Изменить размер шрифта - +

Это были семейные похороны. Больше всего не хотелось видеть здесь почетный караул — старую советскую традицию, когда большие начальники, сменяясь по ранжиру, стоят с траурными повязками, изображая на лицах скорбь. Не хотелось видеть даже намека на официоз.

С первым президентом прощались в церкви. Это было впервые за весь наш глубоко атеистический и глубоко советский XX век. В последний раз русского царя отпевали в церкви в 1883 году, это был Александр III.

Ельцин лежал в отдалении, кругом цветы, тела почти не видно. Золоченый барьер преграждал путь к гробу. Я посмотрел на его бледное, застывшее лицо.

— Пожалуйста, не задерживайтесь, — тихо, но твердо сказал мне охранник.

 

У метро, на обратном пути, услышал, наконец-то, что ожидал услышать. Горячий спор двух пожилых интеллигентов.

— При нем была свобода! — говорил один.

— При нем был голод! — говорил другой.

Первый задумался и твердо ответил:

— Знаешь, голод здесь был всегда. А свободы не было…

Да — это был оживший, только на две роли разыгранный, монолог из «Великого инквизитора» Достоевского.

Я посмотрел на этих двух стариков.

И тогда формула нашлась.

Возможно, кому-то она покажется странной. Но я вдруг понял настроение очереди. Ее молчаливую, сдержанную, спокойную сосредоточенность.

В очереди к нему стояли люди, которые пришли в последний раз проголосовать за него.

Не было тех миллионов, которые толпились в давке и рыдали на похоронах Сталина, когда им, бедным, казалось, что мир рухнул.

Это были десятки тысяч разумных, ясных и сильных людей. Его избиратели. Его друзья.

Возможно, пришло бы больше, если бы церемония не была такой короткой. Но не это важно. Важно понять — за что мы, стоявшие в очереди, ему благодарны?

 

Стоял прохладный весенний вечер, тихий, светлый. Возле храма я нашел своего старого друга, фотокорреспондента Юрия Феклистова. Мы зашли в какой-то тихий ресторанчик на Остоженке помянуть Бориса Николаевича. Юра улыбался, вспоминал, как фотографировал Ельцина на теннисном корте, возбужденного, разгоряченного игрой. Как снимал ночной Белый дом в августе 91-го, когда там вдруг появился Ростропович. Тогда был сделан этот знаменитый кадр — улыбающийся Ростропович с автоматом, который он держит бережно, как виолончель, и здоровенный парень, заснувший у него на плече.

Выйдя из ресторанчика в темноту, я вдруг понял: кончилась эта эпоха. Эпоха удивительных, ярких, потрясающих душу событий.

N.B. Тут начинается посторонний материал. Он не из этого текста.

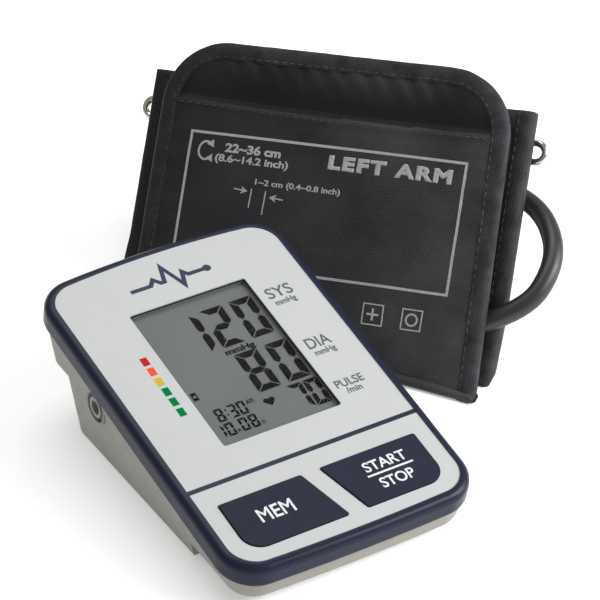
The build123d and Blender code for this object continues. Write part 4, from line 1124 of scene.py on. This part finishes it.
def add_stitch(build, start, ahead, sign):
    across = Vector((-ahead.y, ahead.x, 0))
    rings = []
    for part, swell in ((0.0, 0.3), (0.2, 1.0), (0.8, 1.0), (1.0, 0.3)):
        middle = start + ahead * STITCH_LONG * part + Vector((0, 0, sign * 0.16 * (swell - 0.6)))
        ring = []
        for side in range(6):
            angle = 2 * math.pi * side / 6
            spoke = across * math.cos(angle) + Vector((0, 0, math.sin(angle)))
            ring.append(build.verts.new(middle + spoke * STITCH_R * swell))
        rings.append(ring)
    for ring, after in zip(rings, rings[1:]):
        for i in range(6):
            j = (i + 1) % 6
            build.faces.new((ring[i], ring[j], after[j], after[i]))
    build.faces.new(list(reversed(rings[0])))
    build.faces.new(rings[-1])


def add_bindings():
    rim = pouch_rim()
    add_tape("pouch_binding", rim, 0.0, -POUCH_T, "cuff_front_binding")
    thread_dashes("pouch_stitches", rim, 5.0, ((0.2, 1), (-POUCH_T - 0.2, -1)))
    left = side_rim(REAR_LEFT, REAR_TOP - 0.3, math.pi)
    right = side_rim(REAR_RIGHT, REAR_TOP - 0.3, 0.0)
    back = REAR_AT - REAR_T
    add_tape("rear_binding_right", right, REAR_AT, back, "cuff_rear_binding", rear_swing)
    add_tape("rear_binding_left", left, REAR_AT, back, None, rear_swing)
    for name, side in (("left", left), ("right", right)):
        depths = ((REAR_AT + 0.2, 1), (back - 0.2, -1))
        thread_dashes(f"rear_stitches_{name}", side, 5.0, depths, rear_swing)
    seam = [(x, seam_line(x) - 1.2, math.pi / 2) for x in range(-133, -11, 2)]
    thread_dashes("pocket_stitches", seam, 0.0, ((0.75, 1),))


add_panels()
add_bindings()

# ---- cuff: printing --------------------------------------------------------------------------------


CUFF_PRINT_T = 0.04
PRINT_LIFT = 0.06  # middle of the ink above the cloth
LONGEST_EDGE = 2.2  # of the printing, so that it follows the folds


def drape(piece_mesh):
    """Cuts printing on the pouch small enough to follow its folds, and lays it on the cloth."""
    build = bmesh.new()
    build.from_mesh(piece_mesh)
    bmesh.ops.triangulate(build, faces=build.faces)
    for _ in range(9):
        long_edges = [edge for edge in build.edges if edge.calc_length() > LONGEST_EDGE]
        if not long_edges:
            break
        bmesh.ops.subdivide_edges(build, edges=long_edges, cuts=1)
        bmesh.ops.triangulate(build, faces=build.faces)
    for vertex in build.verts:
        vertex.co.z += pouch_height(vertex.co.x, vertex.co.y) + PRINT_LIFT
    build.to_mesh(piece_mesh)
    build.free()
    piece_mesh.transform(CUFF)


def cuff_words(name, words, middle, height, width, bold=0.14, spacing=1.0):
    mesh = letters(words, height, width, bold, spacing)
    mesh.transform(Matrix.Translation((*middle, 0)))
    drape(mesh)
    return link_piece(name, mesh, ink_cuff)


def cuff_shapes(name, shapes):
    mesh = plates(name, shapes, -CUFF_PRINT_T / 2, CUFF_PRINT_T / 2)
    drape(mesh)
    return link_piece(name, mesh, ink_cuff)


def smooth_line(points, per_span=6):
    """A rounded line through the points."""
    last = len(points) - 1
    result = []
    for i in range(last):
        p0, p1, p2, p3 = (Vector(points[min(max(k, 0), last)]) for k in (i - 1, i, i + 1, i + 2))
        for step in range(per_span):
            t = step / per_span
            a = 2 * p1 + (p2 - p0) * t
            b = (2 * p0 - 5 * p1 + 4 * p2 - p3) * t * t
            c = (3 * p1 - p0 - 3 * p2 + p3) * t * t * t
            result.append(tuple((a + b + c) / 2))
    result.append(tuple(points[-1]))
    return result


def arrow(tip, length, heading):
    """A thin shaft with a broad head."""
    turn = Matrix.Rotation(math.radians(heading), 2)
    shaft = [(-length, -0.25), (-1.5, -0.25), (-1.5, 0.25), (-length, 0.25)]
    head = [(-2.8, -1.5), (0, 0), (-2.8, 1.5), (-2.1, 0)]
    return [[tuple(turn @ Vector(p) + Vector(tip)) for p in part] for part in (shaft, head)]


GLYPH_Y, GLYPH_HALF, PLUS_X, RING_X = 27.2, 3.7, -44.1, -29.5


def add_cuff_print():
    line = []
    x0, y0, x1, y1 = -126.3, 37.3, -17.5, 86.4
    line.append(rectangle(x0, y0, x1, y0 + 1))
    line.append(rectangle(x0, y1 - 1, x1, y1))
    line.append(rectangle(x0, y0, x0 + 1, y1))
    line.append(rectangle(x1 - 1, y0, x1, y1))
    cuff_shapes("print_frame", line)
    marks = ribbon([(-98.4, 59.8), (-98.1, 67)], 0.5) + ribbon([(-92.8, 57.9), (-92.5, 66.8)], 0.5)
    marks += arrow((-99.6, 65.9), 5.6, -4) + arrow((-90.9, 64.6), 5.6, 176)
    cuff_shapes("print_marks", marks)
    bend = [math.radians(62 + 230 * step / 20) for step in range(21)]
    turn = ribbon([(-119 + 2.9 * math.cos(t), 79.2 + 3.4 * math.sin(t)) for t in bend], 0.8)
    turn.append([(-116.0, 80.6), (-116.4, 83.6), (-119.0, 81.7)])
    turn.append([(-116.2, 78.2), (-118.6, 76.4), (-115.9, 75.0)])
    cuff_shapes("print_turn", turn)
    cuff_words("print_range", "22~36 cm", (-100.3, 81.1), 3.1, 22.4, 0.2)
    cuff_words("print_range_inch", "(8.6~14.2 inch)", (-100.2, 77.1), 2.6, 29.4, 0.13)
    cuff_words("print_gap", "1~2 cm (0.4~0.8 inch)", (-80.5, 69.7), 2.1, 33.5, 0.09)
    cuff_words("print_side", "LEFT ARM", (-46.4, 80.3), 4.7, 47.6, 0.42, 1.22)
    glyphs = []
    for middle in (PLUS_X, RING_X):
        square = rectangle(
            middle - GLYPH_HALF, GLYPH_Y - GLYPH_HALF, middle + GLYPH_HALF, GLYPH_Y + GLYPH_HALF
        )
        glyphs += ribbon(square + square[:1], 0.5)
    glyphs += ribbon([(PLUS_X, GLYPH_Y - 2.2), (PLUS_X, GLYPH_Y + 2.2)], 0.8)
    glyphs += ribbon([(PLUS_X - 2.2, GLYPH_Y), (PLUS_X + 2.2, GLYPH_Y)], 0.8)
    ring = circle(RING_X, GLYPH_Y, 2.1, 20)
    glyphs += ribbon(ring + ring[:1], 0.7)
    cuff_shapes("print_glyphs", glyphs)


add_cuff_print()

# ---- cuff: strip on the table, leg, fastening pads and ring sleeve --------------------
LEG_LEFT, LEG_RIGHT, LEG_FOOT = -146.0, -42.0, 91.0
LEG_HIGH, LEG_BEND, LEG_T = 68.0, 49.0, 3.0
PAD_T = 1.0
GROUND = plane_matrix(CUFF_ORIGIN, along, behind)
LEANED = plane_matrix(CUFF_ORIGIN, along, upward)


def rounded_half(a, b, width, length, half):
    """Half the thickness of a sheet, rounded off at its rim; a and b run from 0 to 1."""
    inside = min(a * width, (1 - a) * width, b * length, (1 - b) * length)
    if inside >= half:
        return half
    return math.sqrt(max(half * half - (half - inside) ** 2, 0.0))


def fine_ends(part, share=0.12):
    """Sets grid lines closer together in the first and last share of a sheet."""
    return part - (1 - share) * math.sin(2 * math.pi * part) / (2 * math.pi)


def floor_spot(a, b, side):
    a, b = fine_ends(a), fine_ends(b)
    left = POUCH_LEFT + (LEG_LEFT - POUCH_LEFT) * b
    right = POUCH_FOOT_RIGHT + (LEG_RIGHT - POUCH_FOOT_RIGHT) * b
    half = rounded_half(a, b, 120, LEG_FOOT, FLOOR_T / 2)
    middle = FLOOR_T / 2 + 0.1
    wave_up = 0.3 * crease(a * 130, b * 90, 20, 40, 16, 2.7) * (half / 1.5) if side > 0 else 0
    height = middle + side * half * 0.98 + wave_up - 0.15 * (side > 0)
    return (left + (right - left) * a, LEG_FOOT * b - 0.6 * (1 - b), max(height, 0.05))


LEG_LOWER = (Vector((67.6, 26.5)), Vector((88.2, 4.4)))  # behind and above, to its foot


def leg_middle(part):
    """The bent centre line of the leg, in the cuff's end view: distance behind, height."""
    depth = -REAR_AT + REAR_T + 2 * PAD_T + LEG_T / 2

    def spot(up):
        back = up * math.cos(LEAN) + depth * math.sin(LEAN)
        return Vector((back, up * math.sin(LEAN) - depth * math.cos(LEAN)))

    bent = [spot(LEG_HIGH), spot(60), spot(LEG_BEND + 2), *LEG_LOWER]
    line = smooth_line(bent, 12)
    place = part * (len(line) - 1)
    index = min(int(place), len(line) - 2)
    return Vector(line[index]).lerp(Vector(line[index + 1]), place - index)


def leg_spot(a, b, side):
    a, b = fine_ends(a), fine_ends(b)
    middle = leg_middle(b)
    heading = (leg_middle(min(b + 0.03, 1)) - leg_middle(max(b - 0.03, 0))).normalized()
    half = rounded_half(a, b, 104, 72, LEG_T / 2)
    fold = 0.35 * crease(a * 104, b * 70, 75, 40, 14, 8.4) * (half / 1.5) if side > 0 else 0
    spot = middle + Vector((-heading.y, heading.x)) * (side * half + fold - 0.2 * (side > 0))
    return (LEG_LEFT + (LEG_RIGHT - LEG_LEFT) * a, spot.x, max(spot.y, FLOOR_T - 0.5))


def pad_spot(depth):
    def spot(a, b, side):
        a, b = fine_ends(a), fine_ends(b)
        x = LEG_LEFT + 4 + (LEG_RIGHT - LEG_LEFT - 8) * a
        y = LEG_BEND + 1 + (LEG_HIGH - LEG_BEND - 2) * b
        half = rounded_half(a, b, 96, 17, PAD_T / 2)
        return (x, y, -depth - PAD_T / 2 + side * half * 0.98)

    return spot


SLEEVE_LEFT, SLEEVE_LONG = -134.0, 114.0


def sleeve_spot(a, b, side):
    """Cloth folded over the ring's bar: a runs along the bar and b round the fold."""
    x = SLEEVE_LEFT + SLEEVE_LONG * a
    end = min(a, 1 - a) * SLEEVE_LONG
    plump = 1 - 0.12 * (1 - ease(end / 2.0))
    angle = math.pi * b
    out = (3.3 if side > 0 else 2.95) * plump
    wobble = 1 + 0.05 * crease(x, b * 8, 80, 10, 4, 6.6) * (side > 0)
    y = 99.2 + out * math.cos(angle) * wobble * (1.0 + 0.35 * (b > 0.5))
    z = -20.4 - out * math.sin(angle) * wobble * 1.7
    return (x, y, z)


def two_sided(spot):
    return (lambda a, b: spot(a, b, 1)), (lambda a, b: spot(a, b, -1))


def add_strap_parts():
    floor_strip = closed_sheet("floor_strip", *two_sided(floor_spot), 60, 60, GROUND, nylon)
    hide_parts("cuff_floor_strip")
    leg = closed_sheet("prop_leg", *two_sided(leg_spot), 60, 60, GROUND, nylon)
    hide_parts("cuff_leg")
    near = -REAR_AT + REAR_T
    pads = (("loop_pad", "loop_patch", near), ("hook_pad", "hook_patch", near + PAD_T))
    for node, name, depth in pads:
        patch = closed_sheet(name, *two_sided(pad_spot(depth)), 30, 16, LEANED, hooks)
        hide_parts(node)
    sleeve = closed_sheet("ring_loop", *two_sided(sleeve_spot), 60, 20, CUFF, tape)
    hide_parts("ring_sleeve")
    seam = [(x, 94.9, 0.0) for x in range(-132, -21, 2)]
    thread_dashes("ring_loop_stitches", seam, 0.0, ((-21.0, -1),))


add_strap_parts()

«Не дай вам бог жить в эпоху перемен». В общем, верно сказано. Но сказано про времена другие — кровавые, страшные. Время Ельцина было не таким. Оно было жизнеутверждающим, жизнетворческим, несмотря на драмы и катастрофы.

 

В этой книге я пытался проследить не только его личный путь, но и путь человека, который построил другую страну. Да, хорошо бы он построил ее без войны в Чечне, без разрушенных заводов, безработицы, нищеты депрессивных регионов, без коррупции и преступности. Но страна — не детский конструктор, где из танка запросто можно сделать человечка. Любая страна всегда обновляется болезненно, было бы ради чего.

Когда Ельцин умер, в стране на несколько часов повисла тягостная пауза. Никто не мог толком ничего сказать, сформулировать. У всех как будто наступил шок.

Президент Путин в этот момент проводил международную встречу с президентом Туркмении. Журналисты, которые были аккредитованы на ней, рассказывали в своих репортажах, что, узнав о смерти Ельцина, президент не мог скрыть своих чувств. Вот что писал «Коммерсантъ» 24 апреля 2007 года: «Владимир Путин думал о том, чтобы сделать заявление в связи с кончиной первого президента России. Текст заявления — это его текст, который он несколько раз уточнял и правил.